You're welcome.
But now it gets worse. Reading the LL article, I thought that camera manufacturers were increasing the gain in hardware. Simply scaling the data seems like an even more cheesy solution to the problem (resulting in more noise). Am I misunderstanding?
You're right. What's funny in this case is that Canon's braindamage in other areas of camera design happens to cancel out this particular flaw by the luck of circumstance.
In a camera that is properly designed by knowledgable engineers, scaling the raw data would introduce quantization error (AKA noise, as you said), though only in the deep shadows. Fortunately, this does not happen with Canon cameras, because the designs have flaws introduced by the crack-addled brains of the Marketing Department.
One such coke-inspired flaw is forcing the users to always use 14 bit raw files, when in the very best of cases, no Canon camera has ever yet even take full advantage of 12 bits. Of course, this needlessly bloats file size on compact flash cards and reduces the number of buffered shots. But there is one time when this braindamaged misfeature is useful, and that is to cancel out the mental retardation in other parts of the camera design, such as raw data scaling for angle of incidence response, 1/3 stop ISO, etc.
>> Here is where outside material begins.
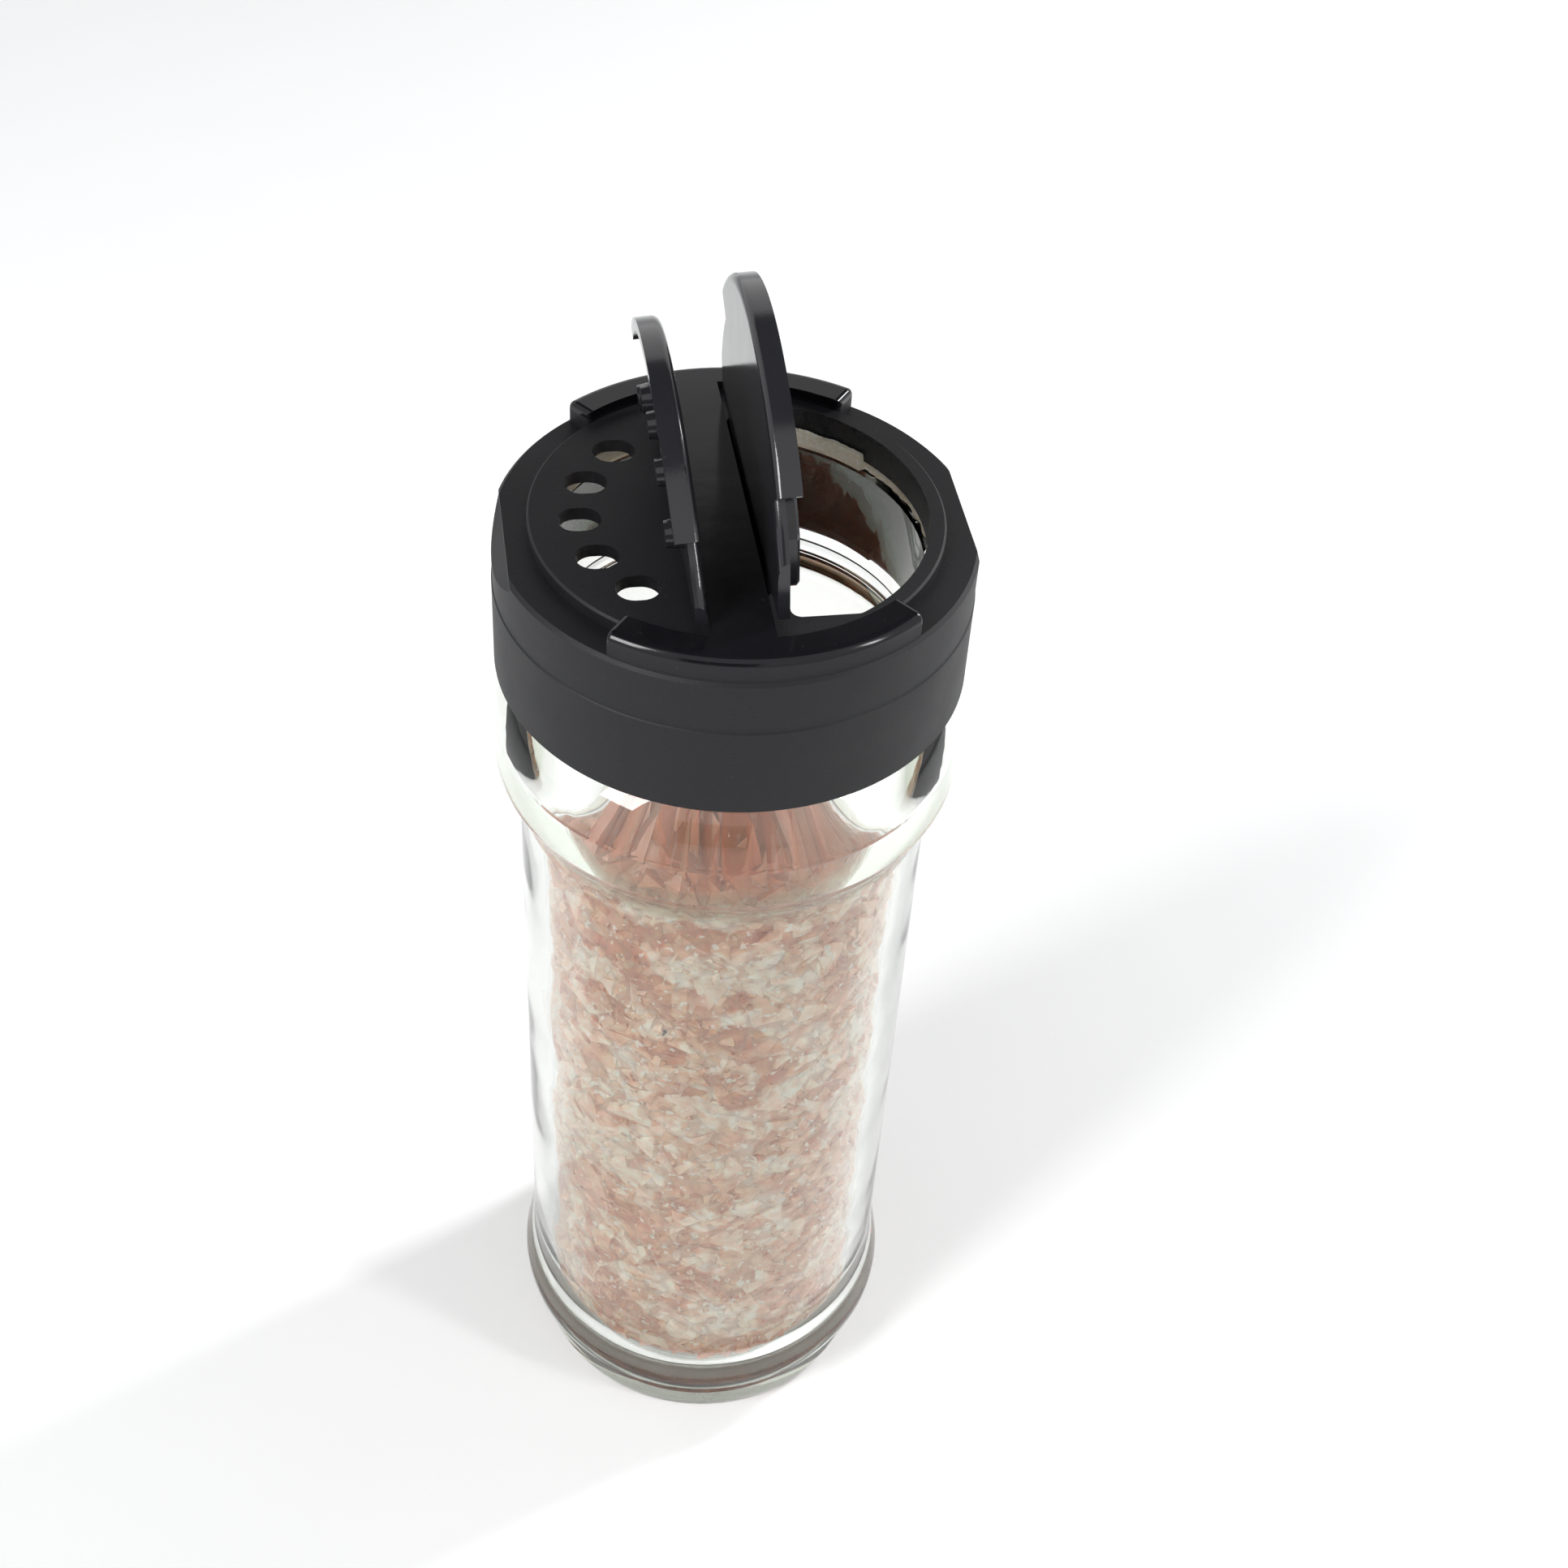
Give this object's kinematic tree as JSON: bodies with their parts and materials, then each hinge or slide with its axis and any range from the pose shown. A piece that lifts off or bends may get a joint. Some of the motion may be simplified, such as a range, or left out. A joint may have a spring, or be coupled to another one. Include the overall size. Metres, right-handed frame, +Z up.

Now, we'd like to think that at least a hardware gain implementation wouldn't be this bad, right? Unfortunately not. Canon's previous hardware gain implementations, such as in the 1D series, have a variety of problems. It uses a secondary gain amplifier which, in half the 1/3 stop ISO settings, clips a full 1/3 stop of highlight in return for only the slightest decrease in read noise compared to sftware gain (not a good trade in the far majority of circumstances). In the other half of the 1/3 stop settings, the hardware has slightly more read noise compared to software gain.
The simple, cheap, and elegant solution to the problem is metadata gain, the same way that white balance and HTP are metadata gain.
Nikon doesn't make these mistakes. Their brandamage is in entirely different areas, though about the same in magnitude (high black clip, white balance scaling, mismatched LUTs for NEF level thinning, etc.).